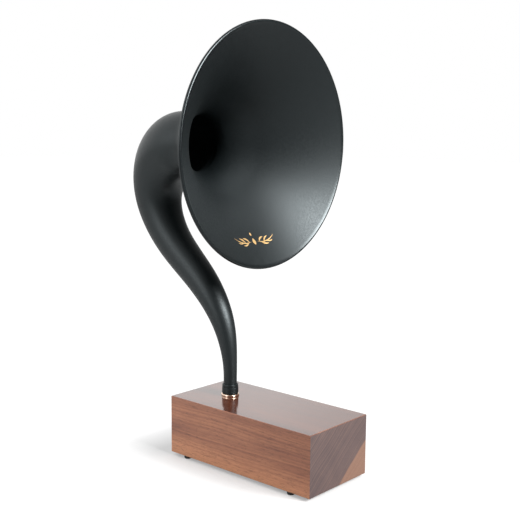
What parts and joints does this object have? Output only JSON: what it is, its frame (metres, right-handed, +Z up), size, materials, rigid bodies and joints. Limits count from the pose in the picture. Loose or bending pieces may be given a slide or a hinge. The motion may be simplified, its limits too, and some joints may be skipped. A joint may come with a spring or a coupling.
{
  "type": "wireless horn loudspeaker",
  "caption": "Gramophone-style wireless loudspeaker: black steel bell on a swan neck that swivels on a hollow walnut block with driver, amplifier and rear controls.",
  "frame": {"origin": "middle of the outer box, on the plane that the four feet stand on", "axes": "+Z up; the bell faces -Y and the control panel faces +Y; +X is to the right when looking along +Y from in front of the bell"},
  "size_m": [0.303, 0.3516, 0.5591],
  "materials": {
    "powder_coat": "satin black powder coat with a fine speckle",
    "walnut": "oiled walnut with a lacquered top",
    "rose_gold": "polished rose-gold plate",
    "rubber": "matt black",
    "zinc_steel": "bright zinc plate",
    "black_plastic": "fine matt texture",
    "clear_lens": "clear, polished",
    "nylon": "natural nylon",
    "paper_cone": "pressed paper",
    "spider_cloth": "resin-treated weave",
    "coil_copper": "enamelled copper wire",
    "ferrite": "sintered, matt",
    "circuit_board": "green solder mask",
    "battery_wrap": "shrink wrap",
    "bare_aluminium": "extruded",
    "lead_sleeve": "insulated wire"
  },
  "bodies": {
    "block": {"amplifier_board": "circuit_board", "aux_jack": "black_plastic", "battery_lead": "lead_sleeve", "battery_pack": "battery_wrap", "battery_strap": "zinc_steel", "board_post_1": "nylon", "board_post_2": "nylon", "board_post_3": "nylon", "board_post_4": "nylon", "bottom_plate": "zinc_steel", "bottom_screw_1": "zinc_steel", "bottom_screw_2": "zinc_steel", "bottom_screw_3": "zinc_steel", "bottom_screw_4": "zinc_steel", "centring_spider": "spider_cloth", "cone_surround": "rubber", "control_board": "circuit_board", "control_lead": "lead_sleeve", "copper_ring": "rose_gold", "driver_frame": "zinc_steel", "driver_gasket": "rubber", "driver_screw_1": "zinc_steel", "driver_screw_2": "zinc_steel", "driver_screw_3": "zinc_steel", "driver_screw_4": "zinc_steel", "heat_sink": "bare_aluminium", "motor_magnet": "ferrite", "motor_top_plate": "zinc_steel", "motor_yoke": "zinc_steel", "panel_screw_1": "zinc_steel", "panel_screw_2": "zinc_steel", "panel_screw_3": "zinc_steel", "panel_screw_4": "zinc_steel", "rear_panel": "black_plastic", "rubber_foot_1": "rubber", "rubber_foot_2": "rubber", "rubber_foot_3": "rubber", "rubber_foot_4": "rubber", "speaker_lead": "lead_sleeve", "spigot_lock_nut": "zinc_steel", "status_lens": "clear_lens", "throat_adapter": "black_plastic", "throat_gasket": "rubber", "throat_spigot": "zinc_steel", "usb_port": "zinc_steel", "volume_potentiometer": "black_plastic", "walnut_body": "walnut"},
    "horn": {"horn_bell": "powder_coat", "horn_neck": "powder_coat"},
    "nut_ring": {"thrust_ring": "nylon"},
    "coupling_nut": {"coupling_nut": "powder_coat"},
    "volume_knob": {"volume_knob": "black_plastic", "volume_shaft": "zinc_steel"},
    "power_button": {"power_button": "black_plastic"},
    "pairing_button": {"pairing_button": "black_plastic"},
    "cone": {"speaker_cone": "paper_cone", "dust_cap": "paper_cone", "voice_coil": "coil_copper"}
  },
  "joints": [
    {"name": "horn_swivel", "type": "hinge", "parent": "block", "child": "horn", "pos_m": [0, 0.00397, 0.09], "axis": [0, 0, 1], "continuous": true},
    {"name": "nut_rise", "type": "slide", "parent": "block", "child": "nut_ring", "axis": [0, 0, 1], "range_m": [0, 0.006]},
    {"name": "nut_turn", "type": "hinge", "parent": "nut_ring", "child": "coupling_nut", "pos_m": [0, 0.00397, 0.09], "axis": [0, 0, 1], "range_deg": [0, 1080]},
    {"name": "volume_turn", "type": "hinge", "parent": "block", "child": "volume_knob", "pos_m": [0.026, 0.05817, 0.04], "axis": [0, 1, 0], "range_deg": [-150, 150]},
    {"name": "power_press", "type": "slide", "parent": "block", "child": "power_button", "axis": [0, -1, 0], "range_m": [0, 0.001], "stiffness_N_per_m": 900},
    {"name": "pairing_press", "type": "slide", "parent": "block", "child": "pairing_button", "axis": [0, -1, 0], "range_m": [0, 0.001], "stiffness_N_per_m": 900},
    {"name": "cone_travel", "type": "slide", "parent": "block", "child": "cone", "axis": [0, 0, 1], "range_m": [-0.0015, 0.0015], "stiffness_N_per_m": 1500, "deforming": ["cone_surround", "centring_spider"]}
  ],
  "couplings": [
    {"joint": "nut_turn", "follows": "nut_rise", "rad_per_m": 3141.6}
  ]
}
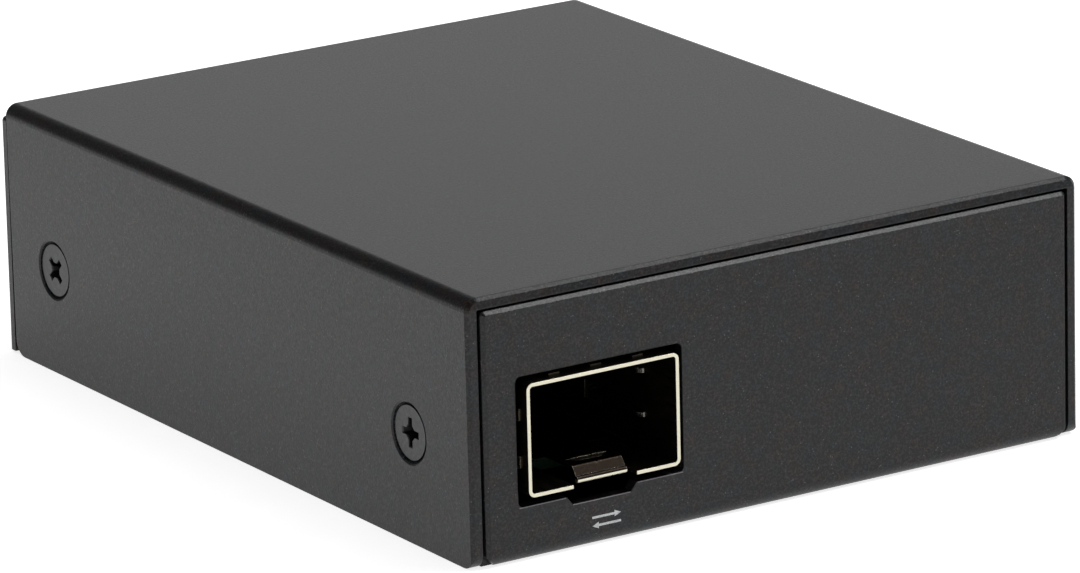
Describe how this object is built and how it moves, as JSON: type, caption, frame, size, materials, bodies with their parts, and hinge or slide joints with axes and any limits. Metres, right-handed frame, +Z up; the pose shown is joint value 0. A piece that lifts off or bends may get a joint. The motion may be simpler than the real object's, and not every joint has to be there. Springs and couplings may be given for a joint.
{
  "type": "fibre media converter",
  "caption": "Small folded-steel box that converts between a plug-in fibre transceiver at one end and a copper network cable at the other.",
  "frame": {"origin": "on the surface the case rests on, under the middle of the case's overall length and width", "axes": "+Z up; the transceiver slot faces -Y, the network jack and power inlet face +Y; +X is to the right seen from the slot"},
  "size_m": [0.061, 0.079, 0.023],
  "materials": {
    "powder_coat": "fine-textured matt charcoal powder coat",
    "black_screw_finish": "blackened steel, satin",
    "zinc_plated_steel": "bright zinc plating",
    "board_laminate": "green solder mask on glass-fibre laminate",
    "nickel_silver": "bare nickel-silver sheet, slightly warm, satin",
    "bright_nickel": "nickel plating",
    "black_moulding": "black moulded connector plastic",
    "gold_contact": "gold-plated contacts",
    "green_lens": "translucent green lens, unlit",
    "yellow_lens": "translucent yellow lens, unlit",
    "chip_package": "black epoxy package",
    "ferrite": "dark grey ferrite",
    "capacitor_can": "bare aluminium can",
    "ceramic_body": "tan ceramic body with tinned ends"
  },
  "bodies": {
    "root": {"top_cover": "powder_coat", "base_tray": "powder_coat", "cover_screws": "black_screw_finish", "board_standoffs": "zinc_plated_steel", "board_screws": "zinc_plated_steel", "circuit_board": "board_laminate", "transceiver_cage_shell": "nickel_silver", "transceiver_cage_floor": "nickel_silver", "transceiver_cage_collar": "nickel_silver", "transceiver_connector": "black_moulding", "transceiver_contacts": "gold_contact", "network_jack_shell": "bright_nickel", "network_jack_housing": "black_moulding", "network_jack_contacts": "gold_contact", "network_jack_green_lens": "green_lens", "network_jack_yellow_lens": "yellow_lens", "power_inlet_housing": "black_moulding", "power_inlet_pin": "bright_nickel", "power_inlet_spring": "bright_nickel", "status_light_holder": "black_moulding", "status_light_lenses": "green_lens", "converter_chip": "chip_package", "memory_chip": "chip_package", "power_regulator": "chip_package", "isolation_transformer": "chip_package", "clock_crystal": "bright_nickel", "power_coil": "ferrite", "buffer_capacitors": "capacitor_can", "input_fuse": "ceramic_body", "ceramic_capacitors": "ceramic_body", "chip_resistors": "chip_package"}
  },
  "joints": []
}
————————
■ Prompt
Exactly reproduce every line found in the records.

■ Complete answer
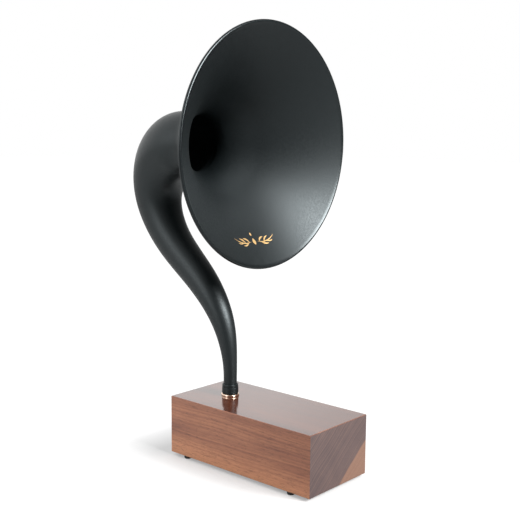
What parts and joints does this object have? Output only JSON: what it is, its frame (metres, right-handed, +Z up), size, materials, rigid bodies and joints. Limits count from the pose in the picture. Loose or bending pieces may be given a slide or a hinge. The motion may be simplified, its limits too, and some joints may be skipped. A joint may come with a spring or a coupling.
{
  "type": "wireless horn loudspeaker",
  "caption": "Gramophone-style wireless loudspeaker: black steel bell on a swan neck that swivels on a hollow walnut block with driver, amplifier and rear controls.",
  "frame": {"origin": "middle of the outer box, on the plane that the four feet stand on", "axes": "+Z up; the bell faces -Y and the control panel faces +Y; +X is to the right when looking along +Y from in front of the bell"},
  "size_m": [0.303, 0.3516, 0.5591],
  "materials": {
    "powder_coat": "satin black powder coat with a fine speckle",
    "walnut": "oiled walnut with a lacquered top",
    "rose_gold": "polished rose-gold plate",
    "rubber": "matt black",
    "zinc_steel": "bright zinc plate",
    "black_plastic": "fine matt texture",
    "clear_lens": "clear, polished",
    "nylon": "natural nylon",
    "paper_cone": "pressed paper",
    "spider_cloth": "resin-treated weave",
    "coil_copper": "enamelled copper wire",
    "ferrite": "sintered, matt",
    "circuit_board": "green solder mask",
    "battery_wrap": "shrink wrap",
    "bare_aluminium": "extruded",
    "lead_sleeve": "insulated wire"
  },
  "bodies": {
    "block": {"amplifier_board": "circuit_board", "aux_jack": "black_plastic", "battery_lead": "lead_sleeve", "battery_pack": "battery_wrap", "battery_strap": "zinc_steel", "board_post_1": "nylon", "board_post_2": "nylon", "board_post_3": "nylon", "board_post_4": "nylon", "bottom_plate": "zinc_steel", "bottom_screw_1": "zinc_steel", "bottom_screw_2": "zinc_steel", "bottom_screw_3": "zinc_steel", "bottom_screw_4": "zinc_steel", "centring_spider": "spider_cloth", "cone_surround": "rubber", "control_board": "circuit_board", "control_lead": "lead_sleeve", "copper_ring": "rose_gold", "driver_frame": "zinc_steel", "driver_gasket": "rubber", "driver_screw_1": "zinc_steel", "driver_screw_2": "zinc_steel", "driver_screw_3": "zinc_steel", "driver_screw_4": "zinc_steel", "heat_sink": "bare_aluminium", "motor_magnet": "ferrite", "motor_top_plate": "zinc_steel", "motor_yoke": "zinc_steel", "panel_screw_1": "zinc_steel", "panel_screw_2": "zinc_steel", "panel_screw_3": "zinc_steel", "panel_screw_4": "zinc_steel", "rear_panel": "black_plastic", "rubber_foot_1": "rubber", "rubber_foot_2": "rubber", "rubber_foot_3": "rubber", "rubber_foot_4": "rubber", "speaker_lead": "lead_sleeve", "spigot_lock_nut": "zinc_steel", "status_lens": "clear_lens", "throat_adapter": "black_plastic", "throat_gasket": "rubber", "throat_spigot": "zinc_steel", "usb_port": "zinc_steel", "volume_potentiometer": "black_plastic", "walnut_body": "walnut"},
    "horn": {"horn_bell": "powder_coat", "horn_neck": "powder_coat"},
    "nut_ring": {"thrust_ring": "nylon"},
    "coupling_nut": {"coupling_nut": "powder_coat"},
    "volume_knob": {"volume_knob": "black_plastic", "volume_shaft": "zinc_steel"},
    "power_button": {"power_button": "black_plastic"},
    "pairing_button": {"pairing_button": "black_plastic"},
    "cone": {"speaker_cone": "paper_cone", "dust_cap": "paper_cone", "voice_coil": "coil_copper"}
  },
  "joints": [
    {"name": "horn_swivel", "type": "hinge", "parent": "block", "child": "horn", "pos_m": [0, 0.00397, 0.09], "axis": [0, 0, 1], "continuous": true},
    {"name": "nut_rise", "type": "slide", "parent": "block", "child": "nut_ring", "axis": [0, 0, 1], "range_m": [0, 0.006]},
    {"name": "nut_turn", "type": "hinge", "parent": "nut_ring", "child": "coupling_nut", "pos_m": [0, 0.00397, 0.09], "axis": [0, 0, 1], "range_deg": [0, 1080]},
    {"name": "volume_turn", "type": "hinge", "parent": "block", "child": "volume_knob", "pos_m": [0.026, 0.05817, 0.04], "axis": [0, 1, 0], "range_deg": [-150, 150]},
    {"name": "power_press", "type": "slide", "parent": "block", "child": "power_button", "axis": [0, -1, 0], "range_m": [0, 0.001], "stiffness_N_per_m": 900},
    {"name": "pairing_press", "type": "slide", "parent": "block", "child": "pairing_button", "axis": [0, -1, 0], "range_m": [0, 0.001], "stiffness_N_per_m": 900},
    {"name": "cone_travel", "type": "slide", "parent": "block", "child": "cone", "axis": [0, 0, 1], "range_m": [-0.0015, 0.0015], "stiffness_N_per_m": 1500, "deforming": ["cone_surround", "centring_spider"]}
  ],
  "couplings": [
    {"joint": "nut_turn", "follows": "nut_rise", "rad_per_m": 3141.6}
  ]
}
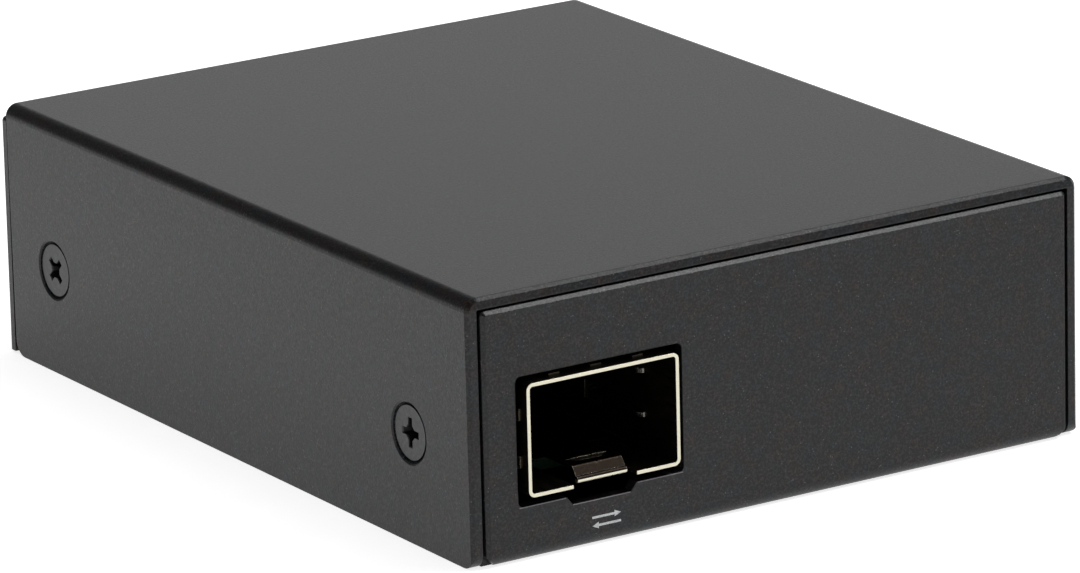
Describe how this object is built and how it moves, as JSON: type, caption, frame, size, materials, bodies with their parts, and hinge or slide joints with axes and any limits. Metres, right-handed frame, +Z up; the pose shown is joint value 0. A piece that lifts off or bends may get a joint. The motion may be simpler than the real object's, and not every joint has to be there. Springs and couplings may be given for a joint.
{
  "type": "fibre media converter",
  "caption": "Small folded-steel box that converts between a plug-in fibre transceiver at one end and a copper network cable at the other.",
  "frame": {"origin": "on the surface the case rests on, under the middle of the case's overall length and width", "axes": "+Z up; the transceiver slot faces -Y, the network jack and power inlet face +Y; +X is to the right seen from the slot"},
  "size_m": [0.061, 0.079, 0.023],
  "materials": {
    "powder_coat": "fine-textured matt charcoal powder coat",
    "black_screw_finish": "blackened steel, satin",
    "zinc_plated_steel": "bright zinc plating",
    "board_laminate": "green solder mask on glass-fibre laminate",
    "nickel_silver": "bare nickel-silver sheet, slightly warm, satin",
    "bright_nickel": "nickel plating",
    "black_moulding": "black moulded connector plastic",
    "gold_contact": "gold-plated contacts",
    "green_lens": "translucent green lens, unlit",
    "yellow_lens": "translucent yellow lens, unlit",
    "chip_package": "black epoxy package",
    "ferrite": "dark grey ferrite",
    "capacitor_can": "bare aluminium can",
    "ceramic_body": "tan ceramic body with tinned ends"
  },
  "bodies": {
    "root": {"top_cover": "powder_coat", "base_tray": "powder_coat", "cover_screws": "black_screw_finish", "board_standoffs": "zinc_plated_steel", "board_screws": "zinc_plated_steel", "circuit_board": "board_laminate", "transceiver_cage_shell": "nickel_silver", "transceiver_cage_floor": "nickel_silver", "transceiver_cage_collar": "nickel_silver", "transceiver_connector": "black_moulding", "transceiver_contacts": "gold_contact", "network_jack_shell": "bright_nickel", "network_jack_housing": "black_moulding", "network_jack_contacts": "gold_contact", "network_jack_green_lens": "green_lens", "network_jack_yellow_lens": "yellow_lens", "power_inlet_housing": "black_moulding", "power_inlet_pin": "bright_nickel", "power_inlet_spring": "bright_nickel", "status_light_holder": "black_moulding", "status_light_lenses": "green_lens", "converter_chip": "chip_package", "memory_chip": "chip_package", "power_regulator": "chip_package", "isolation_transformer": "chip_package", "clock_crystal": "bright_nickel", "power_coil": "ferrite", "buffer_capacitors": "capacitor_can", "input_fuse": "ceramic_body", "ceramic_capacitors": "ceramic_body", "chip_resistors": "chip_package"}
  },
  "joints": []
}